Sector Snapshot and Valuation Gap

The real estate sector is currently seeing mixed signals in early 2026. While institutional investment in Indian real estate rose 74% year-on-year in Q1 2026 to $1.4 billion, overall housing sales across major cities have dipped slightly and fallen 13% year-on-year. Max Estates focuses on the premium segment, which has proven resilient, with sales of higher-priced homes (₹100–200 million) up 164%. However, competitors like DLF (P/E ~27.2), Godrej Properties (P/E ~31.6), and Oberoi Realty (P/E ~22.7) trade at lower P/E multiples than Max Estates, which has reported P/E ratios from 22.31 to 155.87. This suggests the market places a very high value on Max Estates’ future growth or is concerned about other factors. The broader real estate sector faced pressure with many stocks declining in 2025, although large developers generally showed operational strength. Some reports also suggest potential AI disruption could indirectly impact residential demand in IT hubs like Bengaluru, though the direct effect on Max Estates’ projects in the NCR region is unclear. Max Estates' stock has historically been volatile, with a 1-year return of -18.12% against the Nifty 50's -2.65%, and a six-month drop of about 29.15%. This prolonged underperformance indicates ongoing market skepticism.

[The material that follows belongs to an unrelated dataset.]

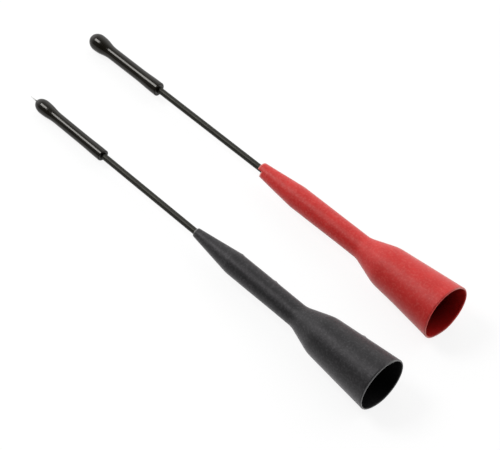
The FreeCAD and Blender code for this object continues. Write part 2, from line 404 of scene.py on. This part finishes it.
def make_boot(colour, lie, material, inner_material):
    sizes = COLOURS[colour]
    outer = [
        (sizes["nose_at"], SLEEVE_R + SLEEVE_GAP, NOSE_HOLE_ROUND),
        (sizes["nose_at"], sizes["nose_r"], NOSE_EDGE_ROUND),
        (SOCKET_FRONT, TUBE_R, NOSE_ROUND),
        (NECK_AT, TUBE_R, NECK_ROUND),
        (SHOULDER_AT, SHOULDER_R, SHOULDER_ROUND),
        (0, MOUTH_R, RIM_ROUND),
    ]
    inner = [
        (0, MOUTH_R - MOUTH_WALL, RIM_ROUND),
        (SHOULDER_AT, SHOULDER_R - SHOULDER_WALL, SHOULDER_ROUND),
        (NECK_AT, BORE_R, THROAT_ROUND),
    ]
    for tip in BARB_TIPS:
        back = tip - BARB_LENGTH
        inner += [(back, BORE_R, 0), (back, BORE_R + BARB_HEIGHT, 0), (tip, BORE_R, 0)]
    inner += [
        (SOCKET_FRONT - SEAT_CHAMFER, BORE_R, 0),
        (SOCKET_FRONT, BORE_R - SEAT_CHAMFER, 0),
        (SOCKET_FRONT, SLEEVE_R + SLEEVE_GAP, 0),
    ]
    profile = rounded(outer + inner, closed=True)
    edge = [row for row, (d, r) in enumerate(profile) if d < RIM_EDGE and r > MOUTH_R - MOUTH_WALL]
    inside = edge[-1]             # the rows after this one are the inside's

    # Painted highlight: a light line round the mouth's rim, brightest where light catches it, and one at
    # the nose's end
    def painted_highlight(distance, radius, angle, row):
        turns = [turn_between(angle, math.radians(at)) / HIGHLIGHT_WIDTH for at in HIGHLIGHT_PLACES]
        highlight_spots = sum(math.exp(-turn ** 2) for turn in turns)
        at_mouth = max(0, 1 - distance / HIGHLIGHT_REACH) * min(1, HIGHLIGHT_LEAST + highlight_spots)
        return max(at_mouth, 1 - (sizes["nose_at"] - distance) / HIGHLIGHT_REACH)

    # Painted shade: it darkens the inside of the mouth, partly at the rim and fully further in
    def painted_shade(distance, radius, angle, row):
        return SHADE_FROM + (1 - SHADE_FROM) * min(1, distance / SHADE_AT) if row > inside else 0

    boot = turned(f"{colour}_boot_shell", lie, profile, BOOT_SEGMENTS, closed=True,
                  shift=boot_shift(colour), marks={"painted_highlight": painted_highlight, "painted_shade": painted_shade})
    place(boot, material, f"{colour}_adapter", f"{colour}_boot")
    boot.data.materials.append(inner_material)
    for face in boot.data.polygons:
        row = face.index // BOOT_SEGMENTS
        face.material_index = int(row > inside - sizes["soft_rows"])


def make_sleeve(colour, lie, material):
    profile = rounded([
        (SLEEVE_FRONT, SLEEVE_BORE_R, SLEEVE_INNER_ROUND),
        (SLEEVE_FRONT, SLEEVE_R, SLEEVE_OUTER_ROUND),
        (SOCKET_FRONT, SLEEVE_R, 0),
        (SOCKET_FRONT, SLEEVE_BORE_R, 0),
    ], closed=True)
    sleeve = turned(f"{colour}_sleeve_tube", lie, profile, SLEEVE_SEGMENTS, closed=True)
    place(sleeve, material, f"{colour}_adapter", f"{colour}_sleeve")


def make_needle(colour, lie, material):
    profile = rounded([
        (NEEDLE_POINT, 0, 0),
        (NEEDLE_POINT - NEEDLE_POINT_R, NEEDLE_POINT_R, 0),
        (NEEDLE_TAPER_AT, NEEDLE_R, NEEDLE_TAPER_ROUND),
        (NEEDLE_BACK, NEEDLE_R, 0),
        (NEEDLE_BACK, 0, 0),
    ], closed=False)
    needle = turned(f"{colour}_needle_rod", lie, profile, NEEDLE_SEGMENTS)
    place(needle, material, f"{colour}_adapter", f"{colour}_needle")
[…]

Profitability and Debt Concerns

A cautious outlook for Max Estates stems from concerns about its profitability and financial health, despite strong pre-sales. MarketsMojo rated Max Estates "Strong Sell" in February 2026, citing low Return on Equity (ROE) at 1.21%, a high Debt to EBITDA ratio of 6.87 times, and expensive valuations relative to capital employed (ROCE 0.4%). Analysis also points to a low interest coverage ratio and concerns about rising working capital days. While net profit increased significantly in FY25 compared to FY24, Q3 FY26 saw Profit After Tax (PAT) drop to ₹2.53 lakh from ₹15.81 crore in the same quarter last year, alongside a slight decrease in total income. Max Estates' debt was ₹1,698 crore as of December 2025, with net debt at ₹414 crore after accounting for cash. This debt level is significant for a company still scaling its operations. Analyst sentiment is cautious; while a consensus "Buy" rating exists, some reports flagged potential downgrades due to technical weakness and valuation worries in early 2026. The large ₹16,000 crore GDV pipeline offers substantial future growth, but how the company executes these projects without cost overruns or market risks is a key factor to watch.

Outlook and Investor Sentiment

Max Estates begins the new financial year with a project pipeline exceeding ₹16,000 crore GDV, setting the stage for continued growth from FY27. Management remains optimistic about growth prospects and is focused on balance sheet discipline. However, investor sentiment seems to be focused on execution risks and high valuations, contributing to the stock's recent drop despite strong sales figures. Translating its large project pipeline into steady, profitable growth will be key to regaining investor confidence.